Tyler Englander: “You talked a little bit about the change in leadership and some of the policy changes as it relates to training. Do those structural changes go far enough?”
Governor John Bel Edwards: “Yeah, well, we continue to look at it. And one of the things that Colonel Davis is doing is bringing in an outside entity to look through all of that. See where we are. What changes have been made? What best practices may be elsewhere in the country that can be brought to bear here in Louisiana as well. So we’re not confident that we’re exactly where we need to be. Otherwise, we wouldn’t be bringing in this entity to do this study. It’s a company that does this nationwide, and quite often, they do it for the U.S. Department of Justice. They will go in and take a look at a law enforcement agency and see where the changes needed to be made. So that’s the sort of thing we’re going to continue to do. We’re going to continue to meet with all the stakeholder groups and advocacy groups, with legislators, and so forth. And so I’m not here to tell you we’ve done everything that should be done. But what I’m telling you is that the changes have been very robust and meaningful, and they’re going to be helpful. And I have no doubt about that.”
Tyler Englander: “If someone were to be pulled over tonight, do you have complete faith that they’re going to be treated properly?”

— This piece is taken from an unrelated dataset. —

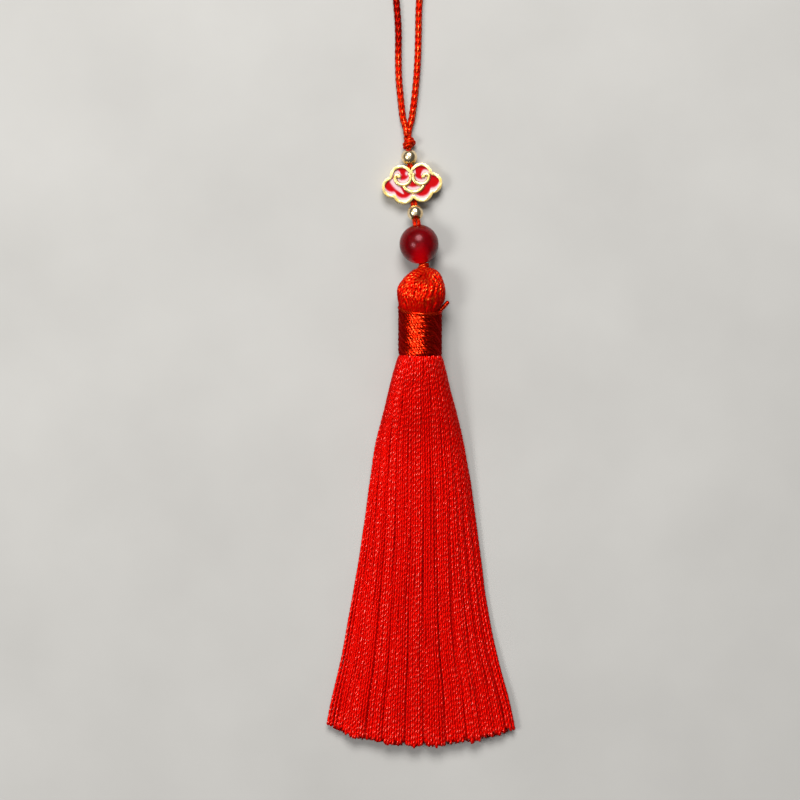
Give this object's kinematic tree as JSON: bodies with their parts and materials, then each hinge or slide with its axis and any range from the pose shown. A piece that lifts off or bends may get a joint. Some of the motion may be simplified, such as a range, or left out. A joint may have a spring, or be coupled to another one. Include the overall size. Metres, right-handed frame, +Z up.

Governor John Bel Edwards: “Yeah, I mean, I have faith in that. Now. Obviously, you do until you’re disappointed, right. But there’s been so much emphasis on this. And again, I believe that the overwhelming majority of law enforcement officers, and this is true at all levels, whether it’s local, Parish, you know, state, whatever, are really good professional public servants, and they’re there to protect and serve. And I know that the changes that have been made, that we just talked about, make it more likely, yeah, that someone is going to be treated the way that they would expect and deserve to be treated in the way that the public would want them to be treated.”